VEJA.com - Seria uma espécie de marketing político, ainda que às avessas?
Eliane - É possível. O Berlusconi é uma das estrelas, uma das pérolas que temos hoje. Ao lado dele, estão outros como o venezuelano Hugo Chávez, com as suas bravatas, e a argentina Cristina Kirchner. Em evento internacional realizado em maio do ano passado, em Lima, ela se atrasou para a chamada foto de família [aquela em que parte dos chefes de estado aparece à frente, sentada, e o restante fica atrás, de pé]. Ficaram todos esperando por ela. Isso acaba fazendo parte do marketing político deles. O Berlusconi se tornou famoso por suas gafes. No último sábado, ele obstaculou o início da cúpula da Otan [Organização do Tratado do Atlântico Norte], em Estrasburgo, na França, porque estava falando ao celular.
VEJA.com - E a abordagem calorosa que Lula recebeu de Obama na reunião do G-20, seria uma estratégia política do presidente americano?

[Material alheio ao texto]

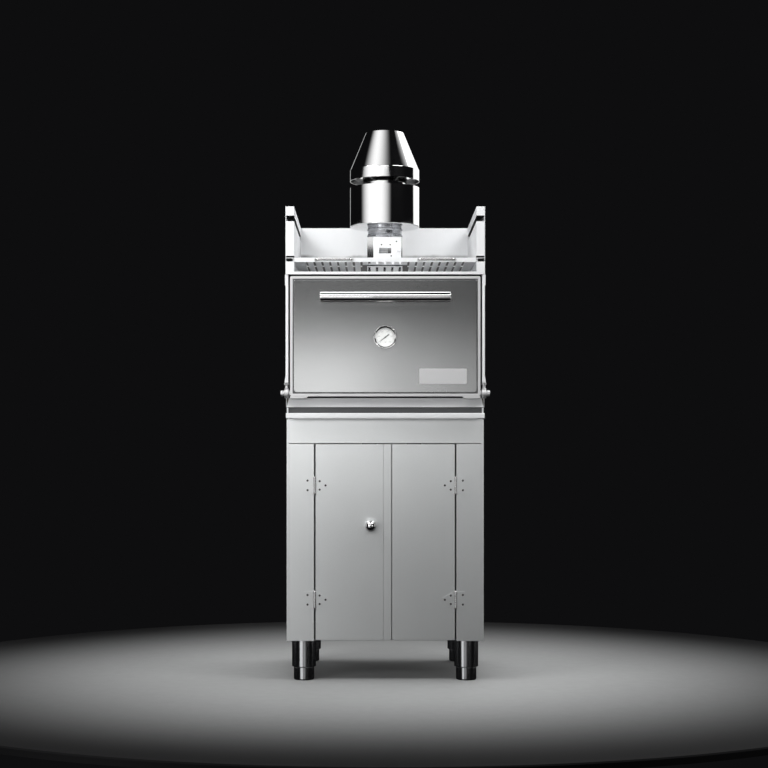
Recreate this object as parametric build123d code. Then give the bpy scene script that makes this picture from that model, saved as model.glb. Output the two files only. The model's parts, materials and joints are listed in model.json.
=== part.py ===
# Charcoal oven on a two-door cupboard, with a warming rack and a capped flue on its roof.
# Millimetres, +Z up, the front faces -Y, the origin is on the floor under the middle of the oven.

import os

from build123d import *

# Sheets and general clearances
sheet = 1.5
liner_wall = 2.0
running_gap = 0.05
slide_gap = 0.5
loose_gap = 0.3

# Cabinet
cabinet_width = 617.0
cabinet_depth = 580.0
cabinet_bottom = 126.0
cabinet_height = 694.0
fascia_height = 75.0
side_return = 8.0
stile_width = 77.5
frame_return = 30.0
door_gap = 5.0

# Legs and levelling feet
leg_inset_side = 52.5
leg_inset_front = 48.0
leg_inset_back = 48.0
leg_radius = 38.0
leg_plug_height = 12.0
foot_radius = 32.25
foot_height = 40.0
foot_gap = 2.0
foot_round = 7.0
foot_neck_radius = 22.0
stem_radius = 8.0
stem_length = 50.0

# Cupboard doors
cupboard_door_thickness = 16.0
cupboard_door_edge_gap = 3.0
stile_seam_gap = 2.0
meeting_line_x = 20.4
meeting_gap = 2.4
strip_width = 24.4
strip_groove = 0.5
knob_radius = 18.5
knob_inset = 65.0
knob_drop = 257.0
knob_neck_radius = 7.0
knob_neck_length = 12.0
knob_neck_sunk = 1.85
rosette_radius = 11.0
rosette_height = 3.0
catch_size = (46.0, 18.0, 14.0)
catch_offset = 70.0

# Cupboard hinges
hinge_low_lift = 129.0
hinge_high_drop = 132.0
hinge_height = 52.0
knuckle_radius = 4.0
hinge_pin_radius = 2.0
pin_head_radius = 3.2
pin_head_height = 2.0
leaf_thickness = 2.0
frame_leaf_length = 33.0
door_leaf_length = 43.6
leaf_tip_height = 8.0
leaf_web_lap = 1.0
hinge_screw_radius = 3.4
hinge_screw_head = 1.4
frame_screw_reach = 22.6
frame_screw_spread = 15.0
door_screw_reach = 15.3
door_screw_spread = 13.3
door_tip_screw_reach = 33.8

# Gap between the cabinet and the oven, with the drip tray in it
oven_stand_height = 38.0
riser_width = 18.0
riser_inset = 2.5
riser_setback = 20.0
tray_wall_height = 15.0
tray_depth = 430.0
lip_overhang = 45.0
lip_height = 17.5
lip_lift = 1.0
lip_thickness = 3.0
lip_roll_radius = 2.6

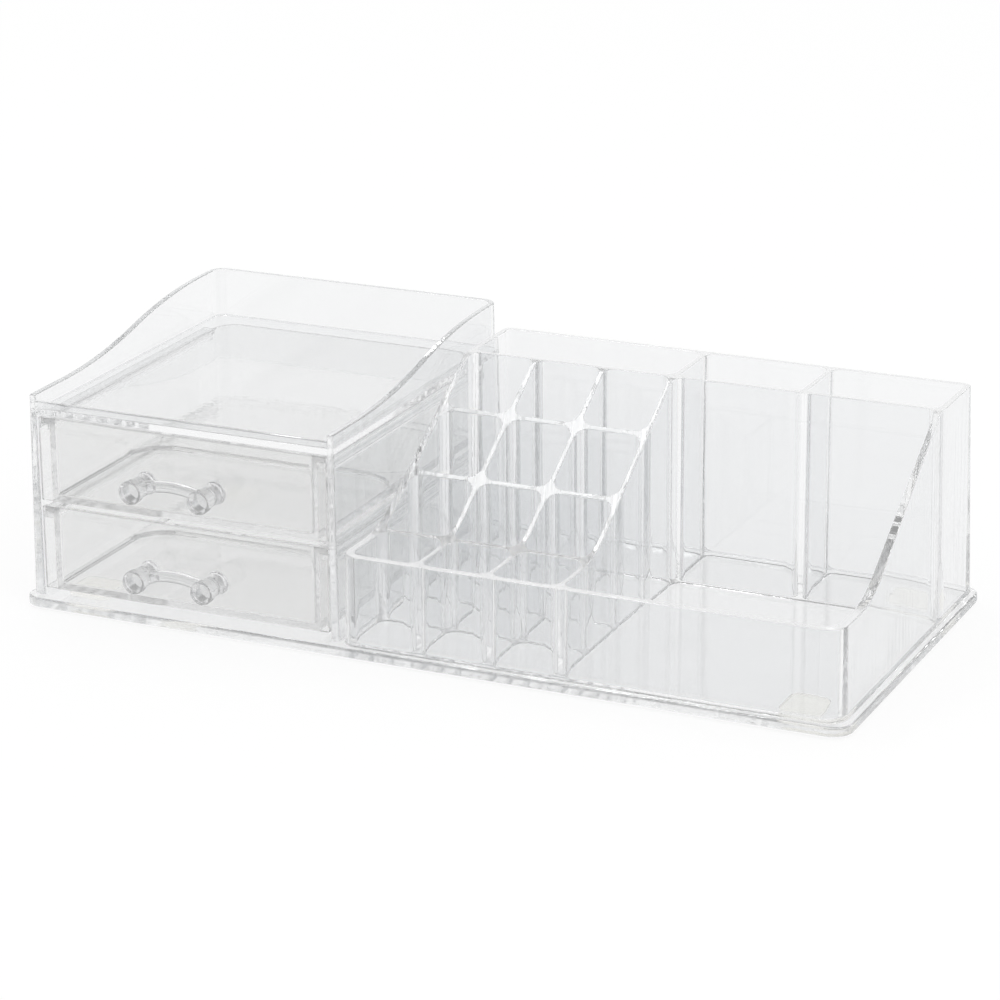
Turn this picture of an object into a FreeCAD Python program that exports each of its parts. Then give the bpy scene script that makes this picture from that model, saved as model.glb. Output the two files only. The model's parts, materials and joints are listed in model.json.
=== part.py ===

Eliane - Com certeza. A fala do Obama, para mim, mostra que ele está querendo se fazer muito amigo do presidente Lula para que ele pare de bater nos países ricos como vem fazendo. É uma forma de ele ficar mais íntimo e, assim, amansar o Lula. Essa proximidade também pode garantir para os Estados Unidos que o Brasil seja seu aliado na América do Sul. Lula governa o principal país da região. Cumprimentos efusivos como o visto no encontro do G-20 são formas pacíficas de administrar o mundo.
VEJA.com - Quando você fala nas pancadas que Lula vem dando nos países ricos, você se refere à declaração de que a culpa da crise é de 'gente branca de olhos azuis', dada pelo presidente ao lado do primeiro-ministro britânico Gordon Brown?
Eliane - Isso. Mas não acho que o Lula tenha agido mal na ocasião. A sua declaração foi uma atitude política. Eu acho que ele está querendo mostrar a soberania do Brasil, mesmo errando em deixar de ser tão gentil, como no caso dessa declaração. No momento, nós temos que mostrar a nossa soberania. Então, o cerimonial deve ser flexibilizado. Tem momentos em que o chefe de estado precisa ter uma postura mais forte.